Here’s the lie. We are in a debt crisis. Our national debt is dangerously and historically high. We are being threatened by the international bond markets. The way out is to pay off our debt rapidly. Only that will restore “confidence”, and therefore economic growth. Every step of this program is false, and endangers you.
Let’s start with a fact that should be on billboards across the land. As a proportion of GDP, Britain’s national debt has been higher than it is now for 200 of the past 250 years. Read that sentence again. Check it on any graph by any historian. Since 1750, there have only been two brief 30-year periods when our debt has been lower than it is now. If we are “bust” today, as George Osborne has claimed, then we have almost always been bust. We were bust when we pioneered the Industrial Revolution. We were bust when we ruled a quarter of the world. We were bust when we beat the Nazis. We were bust when we built the NHS. Or is it George Osborne’s economics that are bust?

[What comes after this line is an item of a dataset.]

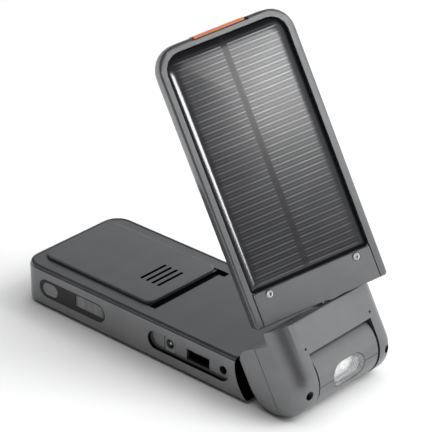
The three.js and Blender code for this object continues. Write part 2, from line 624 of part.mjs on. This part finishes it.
place('panel_back', minus(
  lidSlab.intersect(box(-BIG, BIG, -BIG, BIG, -BIG, lid.split - SEAM / 2)),
  prism(lidOutline(lid.wall), 'Z', lidLow + lid.floor, BIG)
    .intersect(box(-BIG, lidNear - shaft.into - 2, -BIG, BIG, -BIG, BIG)),
  latchSlot, shaftBore, shaftPocket), SHELL_GREY, 0.5, 0, lidGroup);

const latchBay = box(-BIG, lidFar + latch.bay, -BIG, BIG, -BIG, BIG);
place('foam_pad', minus(prism(cellOutline(1.2), 'Z', lidLow + lid.floor + GAP, frameLow - 1.1), latchBay),
  0x26282b, 0.95, 0, lidGroup);
place('charge_board', minus(prism(cellOutline(2), 'Z', frameLow - 0.9, frameLow), latchBay), 0x1f5a38, 0.5, 0,
  lidGroup);
const cellLow = frameLow + GAP;
place('solar_cell', prism(cellOutline(GAP), 'Z', cellLow, cellLow + lid.cellThick),
  0x17181b, 0.3, 0, lidGroup);
const windowLow = cellLow + lid.cellThick + 0.2;
place('cell_window', prism(cellOutline(GAP), 'Z', windowLow, windowLow + lid.windowThick, 0.8),
  0x1c1d20, 0.06, 0, lidGroup);

place('hinge_strip', minus(
  prism(roundedRect(stripFar + 0.1, lidNear - 0.1, -stripY + GAP, stripY - GAP, 0.6),
    'Z', stripLow, lidTop, 0.3),
  stripScrewBores(stripScrew.shankR + GAP),
  mirrored((s) => cylinder('Z', lidTop - stripScrew.headThick - 0.1, BIG, stripScrew.headR + 0.2,
    [lidNear - stripScrew.x, s * stripScrew.y]))), SHELL_GREY, 0.4, 0, lidGroup);
for (const [side, s] of SIDES) {
  const [x, y] = [lidNear - stripScrew.x, s * stripScrew.y];
  place(`strip_screw_${side}`, minus(
    union(
      cylinder('Z', lidTop - stripScrew.headThick + 0.1, lidTop - 0.02, stripScrew.headR, [x, y]),
      cylinder('Z', frameLow + 0.2, lidTop - 0.4, stripScrew.shankR, [x, y], 12)),
    box(x - 1, x + 1, y - 0.2, y + 0.2, lidTop - 0.4, BIG),
    box(x - 0.2, x + 0.2, y - 1, y + 1, lidTop - 0.4, BIG)), STEEL, 0.25, 1, lidGroup);
}

const clipX = -head.cavityR - 0.5;
place('swivel_shaft', union(
  cylinder('X', lidNear - shaft.into, clipX + 0.3, shaft.r, [0, 0]),
  box(lidNear - 6, lidNear - 3, -shaft.flangeHalf, shaft.flangeHalf, -shaft.r, shaft.r)),
STEEL, 0.3, 1, lidGroup);
place('swivel_clip', minus(
  cylinder('X', clipX - shaft.clipThick, clipX, shaft.clipR, [0, 0]),
  cylinder('X', -BIG, BIG, shaft.r + GAP, [0, 0])), STEEL, 0.3, 1, lidGroup);

const stemLow = lidLow + lid.floor + GAP;
place('latch_slider', union(
  prism(roundedRect(latch.y0, latch.y1, latch.low, lidTop - 0.1, 0.6), 'X',
    lidFar - latch.proud, lidFar + latch.wrap, 0.25),
  box(lidFar + latch.wrap - 0.4, lidFar + latch.wrap + latch.stem, -latch.stemHalf,
    latch.stemHalf, stemLow, lid.split - SEAM / 2 - 0.4)), 0xd8814f, 0.4, 0, lidGroup);
const springX = lidFar + latch.wrap + latch.stem + 0.8;
place('latch_spring', union(
  box(springX, springX + 0.4, -6, 6, stemLow, stemLow + 0.8),
  box(springX, springX + 2, 5.6, 6, stemLow, stemLow + 0.8),
  box(springX, springX + 2, -6, -5.6, stemLow, stemLow + 0.8)), STEEL, 0.3, 1, lidGroup);

export default root;
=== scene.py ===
import json
import math

import bmesh
import bpy
from mathutils import Matrix, Vector


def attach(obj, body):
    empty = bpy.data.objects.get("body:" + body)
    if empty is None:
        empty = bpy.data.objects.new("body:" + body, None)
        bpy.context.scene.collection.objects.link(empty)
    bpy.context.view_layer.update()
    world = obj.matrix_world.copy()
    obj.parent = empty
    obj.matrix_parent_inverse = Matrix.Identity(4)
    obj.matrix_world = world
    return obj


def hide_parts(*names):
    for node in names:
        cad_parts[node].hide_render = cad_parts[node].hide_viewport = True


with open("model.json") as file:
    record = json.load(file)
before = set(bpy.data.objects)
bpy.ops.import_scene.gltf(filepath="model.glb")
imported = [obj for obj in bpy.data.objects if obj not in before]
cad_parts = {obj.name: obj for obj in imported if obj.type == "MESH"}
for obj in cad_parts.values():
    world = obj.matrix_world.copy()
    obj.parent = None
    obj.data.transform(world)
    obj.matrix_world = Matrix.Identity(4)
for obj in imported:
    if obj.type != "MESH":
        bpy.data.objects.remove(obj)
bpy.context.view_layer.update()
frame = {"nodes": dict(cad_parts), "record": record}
nodes = frame["nodes"]

MM = 0.001

# The head and the lid in the row frame, as the CAD places them: the head is flipped about the knuckle,
# the lid is swivelled on the head.
HEAD = Matrix.Translation((0.0839, 0, 0.0150)) @ Matrix.Rotation(math.radians(61.3), 4, "Y")
LID = HEAD @ Matrix.Translation((0, 0.001, 0.0103)) @ Matrix.Rotation(math.radians(26.4), 4, "X")

# Lid sizes in its own folded frame, millimetres.
CELL = {"x0": -138.4, "x1": -37.6, "half": 26.7, "far_r": 7.2, "near_r": 1.4, "low": 0.95, "top": 2.75,
        "roll": 4.2}
FINGERS = {"first": -134.4, "last": -39.0, "pitch": 2.77}

# Places in the shells where shade is painted black, in row-frame millimetres (x0, x1, y0, y1, z0, z1): the
# pocket that the cover slides into with its finger notch, the floors of the cover's grip slots, and the
# walls of the port recess and of the side window's recess.
POCKET = [(6.2, 10.45, -22.2, 22.2, 16.9, 19.25), (7.0, 13.4, 18.3, 22.2, 16.9, 19.25)]
GRIP = [(-12.4, 0.1, -8.8, 8.0, 18.9, 20.3)]
RECESSES = [(13.0, 60.0, -29.75, -28.35, 5.0, 15.0), (-53.0, -11.4, -29.75, -28.8, 5.0, 15.0)]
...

Our debt is not high by historical standards, and it is not high by international standards. For example, Japan’s national debt is three times bigger than ours, and they are still borrowing at good rates.

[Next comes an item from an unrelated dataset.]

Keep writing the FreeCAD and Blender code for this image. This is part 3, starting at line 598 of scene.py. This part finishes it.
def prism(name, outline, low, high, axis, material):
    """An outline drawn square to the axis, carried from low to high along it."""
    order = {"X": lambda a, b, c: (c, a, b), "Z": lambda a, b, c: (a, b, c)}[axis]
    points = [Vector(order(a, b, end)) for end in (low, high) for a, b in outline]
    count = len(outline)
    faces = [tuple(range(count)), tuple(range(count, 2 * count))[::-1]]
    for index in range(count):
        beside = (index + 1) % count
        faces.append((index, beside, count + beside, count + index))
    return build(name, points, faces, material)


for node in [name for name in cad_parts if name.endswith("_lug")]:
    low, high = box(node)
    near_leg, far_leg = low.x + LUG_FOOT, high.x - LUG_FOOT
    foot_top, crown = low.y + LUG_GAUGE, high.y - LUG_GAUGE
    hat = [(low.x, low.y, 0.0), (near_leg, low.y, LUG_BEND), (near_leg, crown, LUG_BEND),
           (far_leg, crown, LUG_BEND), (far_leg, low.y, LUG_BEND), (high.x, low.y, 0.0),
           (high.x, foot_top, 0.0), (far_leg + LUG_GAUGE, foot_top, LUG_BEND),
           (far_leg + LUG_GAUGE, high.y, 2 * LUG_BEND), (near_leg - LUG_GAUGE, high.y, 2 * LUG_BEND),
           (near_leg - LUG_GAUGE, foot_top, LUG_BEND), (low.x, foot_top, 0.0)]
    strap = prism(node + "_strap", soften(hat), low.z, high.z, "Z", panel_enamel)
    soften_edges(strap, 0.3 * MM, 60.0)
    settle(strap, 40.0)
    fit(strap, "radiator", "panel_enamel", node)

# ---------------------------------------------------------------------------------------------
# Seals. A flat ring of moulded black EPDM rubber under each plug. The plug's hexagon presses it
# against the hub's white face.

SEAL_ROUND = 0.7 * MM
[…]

David Cameron claims that, despite these facts, they need to cut our debt by slashing our spending because the bond markets demand it. If they do not obey, then our national credit rating will be downgraded, and we will have to pay much higher interest on our debt. But here’s the flaw in that plan. That’s not what the bond markets say. Not at all. Professor Paul Krugman, the Nobel Prize-winning economist whose predictions have consistently proved right through this crisis, says Cameron is conjuring up “invisible bond vigilantes” who “don’t exist.” Who is the bond market really punishing? It’s the countries that cut too fast, and so kill their economic growth. The last two nations to be down-graded were Ireland and Spain, who followed Cameron’s script to the letter.

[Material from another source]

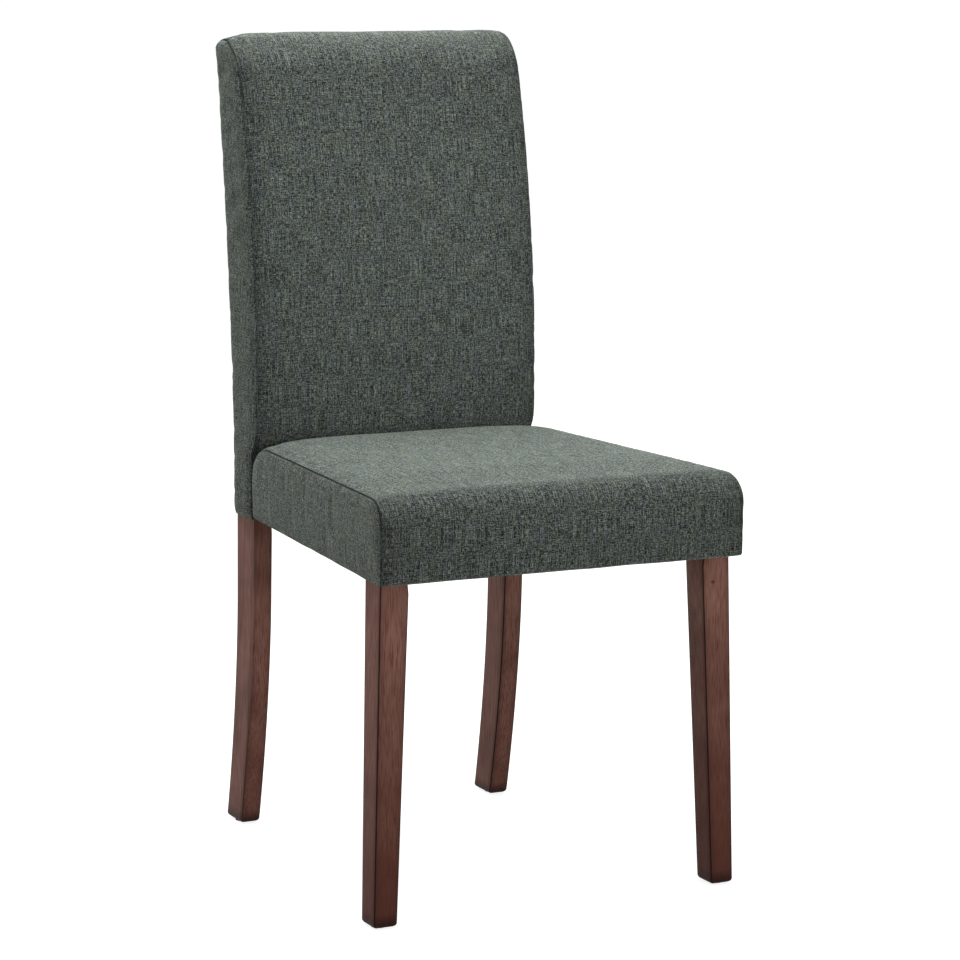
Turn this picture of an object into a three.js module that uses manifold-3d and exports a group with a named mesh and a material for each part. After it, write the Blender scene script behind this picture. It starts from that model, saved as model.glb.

It turns out that cutting our debt rapidly doesn’t cause an increase in “confidence” and so save the economy. Professor Krugman mocks this idea by calling it “The Confidence Fairy,” and goes through the historical record to show she doesn’t exist. Cutting doesn’t create fairy-magic. No: it has a very different effect.
Here’s what we learned during the Great Depression, when our view of economics was revolutionized by John Maynard Keynes. In a recession, private individuals like you and me, perfectly sensibly, cut back our spending. We go out less, we buy less, we save more. This causes a huge fall in private demand, and with it a huge fall in economic activity. If, at the very same time, the government cuts back, then overall demand collapses, and a recession becomes a depression. That’s why the government has to do something counter-intuitive. It has to borrow and spend more, to apply jump-leads to the economy. This prevents economic collapse. Instead of spending a fortune on dealing with mass unemployment and economic break-down, with all the misery that causes, it spends the money on restoring growth. Keynes called it “the paradox of thrift”: when the people spend less, the government has to spend more.
Wherever it has been tried, it has worked. Look at the last Great Depression. The Great Crash of 1929 was followed by a US President, Herbert Hoover, who did everything Cameron demands. He cut spending and paid off the debt. The recession grew and grew. Then Franklin Roosevelt was elected and listened to Keynes. He ramped up spending – and unemployment fell, and the economy swelled. Then in 1936 he started listening to the Cameron debt-shriekers of his day. The result? The economy collapsed again. It was only the gigantic spending of the Second World War that finally ended it.
It is working now. There are enough countries in the world trying enough different economic solutions that we examine them like laboratories. which countries have come out of this recession fastest? They are the ones like South Korea, which have had by far the biggest stimulus packages, paid for with (yes) higher debt. Which countries have fallen furthest and shattered most severely? The ones that tried to pay down their debts immediately with huge cuts.
Indeed, there’s an irony here. It turns out that if all you do is fixate on paying your debt now now now, and so you smother your economic growth, you will end up not being able to pay your debts off anyway. That’s what just happened to our nearest neighbor Ireland, may she rest in peace. And it’s what has happened throughout British history. Professors Victoria Chick and Ann Pettifor conducted a detailed study of the last ten recessions, and they found that consistently “fiscal consolidation increases rather than reduces the level of public debt as a share of GDP.” Think of it this way. It’s as if tomorrow you became so panicked about your mortgage that you decided to pay it all off in one year, by ceasing to buy food and water. You get sick, and your house gets repossessed.
So debt isn’t the problem. Debt is part of the cure. The facts suggest need to spend more, not less, to get the economy back to life – and pay back the debt in the good times, when we will be able to afford it.
I am not a doctrinaire defender of the last Labour government. I think Tony Blair should be in prison, and Gordon Brown will be damned by history for his role in deregulating the banks – the real cause of this crisis. But to claim that this crisis was caused by Labour “racking up debt” is simply false. When the Great Crash hit, Britain had the second-lowest debt in the G7 club of leading economies. To react to a recession by increasing spending, and so keeping the economy afloat, is the only rational response. The real criticism is that they didn’t go anything like far enough, and now Ed Miliband’s Labour Party is now too cowardly to defy the false conventional wisdom and make the case for fiscal stimulus, instead promising merely slower, smarter cuts.
The real reason why David Cameron is imposing these massive cuts has nothing to do with the national debt. It is because he regards himself as, in his words, “the child of Thatcher”, and he wants to pursue her agenda harder and faster than she ever dreamed. He can do the difficult job of selling that to the British people if he wishes – but he should stop doing it on the basis of a swollen, suppurating lie.